C'est l'objectif poursuivi par cette proposition.

Il convient donc de supprimer, dans l'article 318, § 2, du Code civil le délai prescrit pour l'enfant, en sorte que l'article 331ter du même Code trouve à s'appliquer.

Pour rappel, celui-ci prévoit en effet que:

« Lorsque la loi ne prévoit pas un délai plus court, les actions relatives à la filiation se prescrivent par trente ans à compter du jour où la possession d'état a pris fin ou, à défaut de possession d'état, à partir de la naissance, ou à compter du jour où l'enfant a commencé à jouir d'une possession d'état conforme à l'état qui lui est contesté, sans préjudice de l'article 2252.

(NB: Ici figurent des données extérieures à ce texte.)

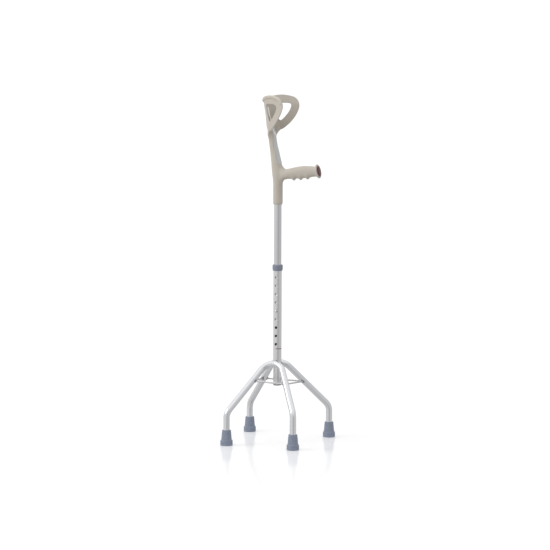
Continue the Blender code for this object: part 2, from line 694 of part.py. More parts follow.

L'article 2253 n'est pas applicable.

Le délai de prescription prévu par le présent article ne s'applique pas aux actions fondées sur l'article 329bis. »

En renvoyant à cet article, on supprime la discrimination entre les personnes nées dans le mariage et celles nées hors mariage, dès lors que les premières disposent d'un délai de vingt-deux ans pour contester la présomption de paternité établie à l'égard du mari de la mère, ou d'une année à compter de la découverte du fait que le mari n'est pas le père de l'enfant (article 318n § 2) alors que les secondes disposent d'un délai de quarante-huit ans (article 331ter).

Philippe MAHOUX.

PROPOSITION DE LOI


Article 1er

La présente loi règle une matière visée à l'article 78 de la Constitution.

Art. 2

Dans l'article 318, § 2, alinéa 1er, du Code civil, modifié en dernier lieu par la loi du 27 décembre 2006, les mots « et celle de l'enfant doit être intentée au plus tôt le jour où il a atteint l'âge de douze ans et au plus tard le jour où il atteint l'âge de vingt-deux ans ou dans l'année de la découverte du fait que le mari n'est pas son père » sont abrogés.

20 juillet 2011.

Philippe MAHOUX.

(1) Arrêt no 96/2011 du 31 mai 2011 de la Cour constitutionnelle, rendu sur question préjudicielle.